CHURCH OF ST. MARIE DEL DAM-CORK HOUSE-CORK CHANGE

SWAN-ALLEY-CORK-HILL-PARLIAMENT-STREET-THE

ROYAL EXCHANGE.

A

CONSIDERABLE portion of the southern side of the acclivity at present known as "Cork Hill" was anciently occupied by a church dedicated to the Virgin Mary, the precise date of the erection of which has not been recorded; but it most probably was founded before the twelfth century.

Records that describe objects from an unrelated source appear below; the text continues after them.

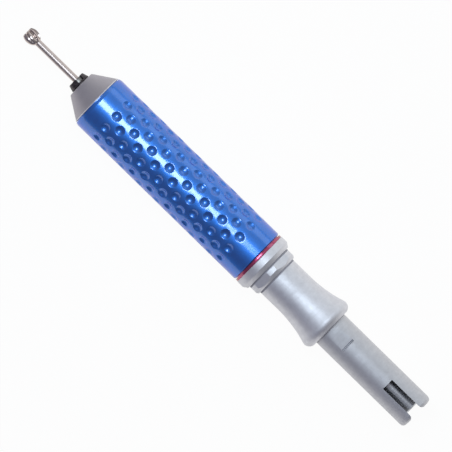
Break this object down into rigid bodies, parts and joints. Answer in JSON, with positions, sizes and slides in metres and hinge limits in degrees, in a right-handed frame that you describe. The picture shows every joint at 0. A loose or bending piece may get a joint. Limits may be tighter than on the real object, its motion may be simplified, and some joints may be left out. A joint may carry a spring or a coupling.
{
  "type": "dental handpiece",
  "caption": "Straight laboratory handpiece: dimpled grip, twist-open collet with a round bur, ball-bearing spindle and a slip-joint tail with a drive dog.",
  "frame": {"origin": "on the axis, at the seat where the slip-joint tail leaves the twist sleeve", "axes": "+X along the axis towards the tail's end, the bur points to -X; +Z is the side of the detent ramp and a key slot"},
  "size_m": [0.18, 0.0208, 0.0208],
  "materials": {
    "grip_blue": "blue anodised, bead blasted",
    "index_red": "crimson anodised",
    "nose_steel": "bead blasted",
    "satin_steel": "satin turned",
    "dark_steel": "blackened",
    "spindle_steel": "ground",
    "bearing_steel": "polished",
    "cage_brass": "stamped",
    "spring_steel": "drawn wire",
    "housing_aluminium": "turned",
    "seal_rubber": "moulded",
    "bur_steel": "polished"
  },
  "bodies": {
    "housing": {"grip_sleeve": "grip_blue", "index_ring": "index_red", "nose_cone": "nose_steel", "nose_seal": "seal_rubber", "spindle_housing": "housing_aluminium", "tail_plug": "satin_steel", "preload_washer": "spring_steel", "rear_collar": "satin_steel", "tail_tube": "satin_steel", "sleeve_o_ring": "seal_rubber", "tail_snap_ring": "spring_steel", "front_bearing_outer_ring": "bearing_steel", "rear_bearing_outer_ring": "bearing_steel", "tail_bearing_outer_ring": "bearing_steel"},
    "spindle": {"spindle": "spindle_steel", "nose_cap": "dark_steel", "front_bearing_nut": "dark_steel", "rear_bearing_nut": "dark_steel", "front_bearing_inner_ring": "bearing_steel", "rear_bearing_inner_ring": "bearing_steel", "tail_bearing_inner_ring": "bearing_steel", "drive_dog": "spindle_steel", "dog_pin": "bearing_steel", "collet_spring": "spring_steel"},
    "front_ball_set": {"front_bearing_balls": "bearing_steel", "front_bearing_cage": "cage_brass"},
    "rear_ball_set": {"rear_bearing_balls": "bearing_steel", "rear_bearing_cage": "cage_brass"},
    "tail_ball_set": {"tail_bearing_balls": "bearing_steel", "tail_bearing_cage": "cage_brass"},
    "twist_grip": {"twist_sleeve": "satin_steel", "twist_ring": "satin_steel", "twist_retaining_ring": "spring_steel"},
    "release": {"release_collar": "cage_brass", "cam_pins": "bearing_steel"},
    "chuck": {"collet": "spindle_steel", "drawbar": "spindle_steel", "spring_nut": "spindle_steel", "draw_ring": "spindle_steel", "draw_pin": "bearing_steel"},
    "bur": {"bur_head": "bur_steel", "bur_shank": "bur_steel"}
  },
  "joints": [
    {"name": "spindle_spin", "type": "hinge", "parent": "housing", "child": "spindle", "pos_m": [0, 0, 0], "axis": [1, 0, 0], "continuous": true},
    {"name": "front_balls_roll", "type": "hinge", "parent": "housing", "child": "front_ball_set", "pos_m": [0, 0, 0], "axis": [1, 0, 0], "continuous": true},
    {"name": "rear_balls_roll", "type": "hinge", "parent": "housing", "child": "rear_ball_set", "pos_m": [0, 0, 0], "axis": [1, 0, 0], "continuous": true},
    {"name": "tail_balls_roll", "type": "hinge", "parent": "housing", "child": "tail_ball_set", "pos_m": [0, 0, 0], "axis": [1, 0, 0], "continuous": true},
    {"name": "chuck_twist", "type": "hinge", "parent": "housing", "child": "twist_grip", "pos_m": [0, 0, 0], "axis": [1, 0, 0], "range_deg": [0, 60]},
    {"name": "release_slide", "type": "slide", "parent": "housing", "child": "release", "axis": [-1, 0, 0], "range_m": [0, 0.0012]},
    {"name": "collet_draw", "type": "slide", "parent": "spindle", "child": "chuck", "axis": [-1, 0, 0], "range_m": [0, 0.0012], "deforming": ["collet_spring"]},
    {"name": "bur_pull", "type": "slide", "parent": "chuck", "child": "bur", "axis": [-1, 0, 0], "range_m": [0, 0.03]}
  ],
  "couplings": [
    {"joint": "front_balls_roll", "follows": "spindle_spin", "ratio": 0.40476},
    {"joint": "rear_balls_roll", "follows": "spindle_spin", "ratio": 0.40476},
    {"joint": "tail_balls_roll", "follows": "spindle_spin", "ratio": 0.425},
    {"joint": "release_slide", "follows": "chuck_twist", "m_per_rad": 0.0011459},
    {"joint": "collet_draw", "follows": "chuck_twist", "m_per_rad": 0.0011459}
  ]
}
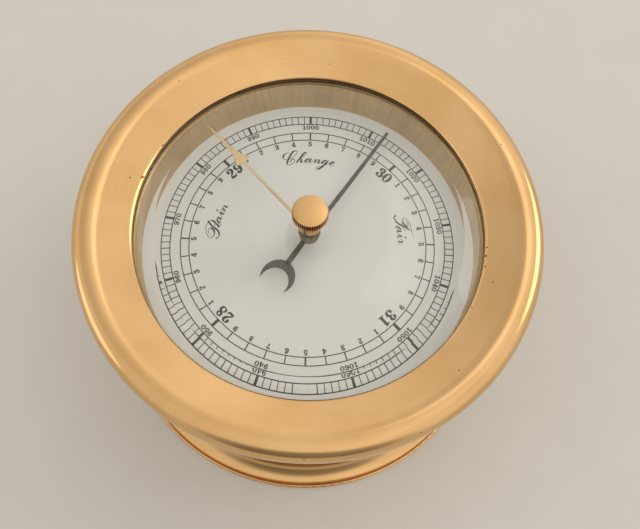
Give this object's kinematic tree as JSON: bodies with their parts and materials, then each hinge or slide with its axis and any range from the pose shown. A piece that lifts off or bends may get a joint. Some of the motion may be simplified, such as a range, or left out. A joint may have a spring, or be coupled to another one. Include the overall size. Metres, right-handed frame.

In the Archives of the Cathedral of the Holy Trinity is preserved a deed, executed about 1179, by Archbishop Lorcan O'Tuahal, among the witnesses to which appears the signature of Godmund, priest of St. Mary's, which church acquired from the contiguous mill-dam, noticed in chapter v., the name of "Sainte Marie del Dam," or "De la Dam," and was assigned by Henri de Londres, Archbishop of Dublin in the early part of the thirteenth century, to Ralph de Bristol, Treasurer of St. Patrick's Cathedral (1219-1223), as portion of the prebend or corps of his dignity.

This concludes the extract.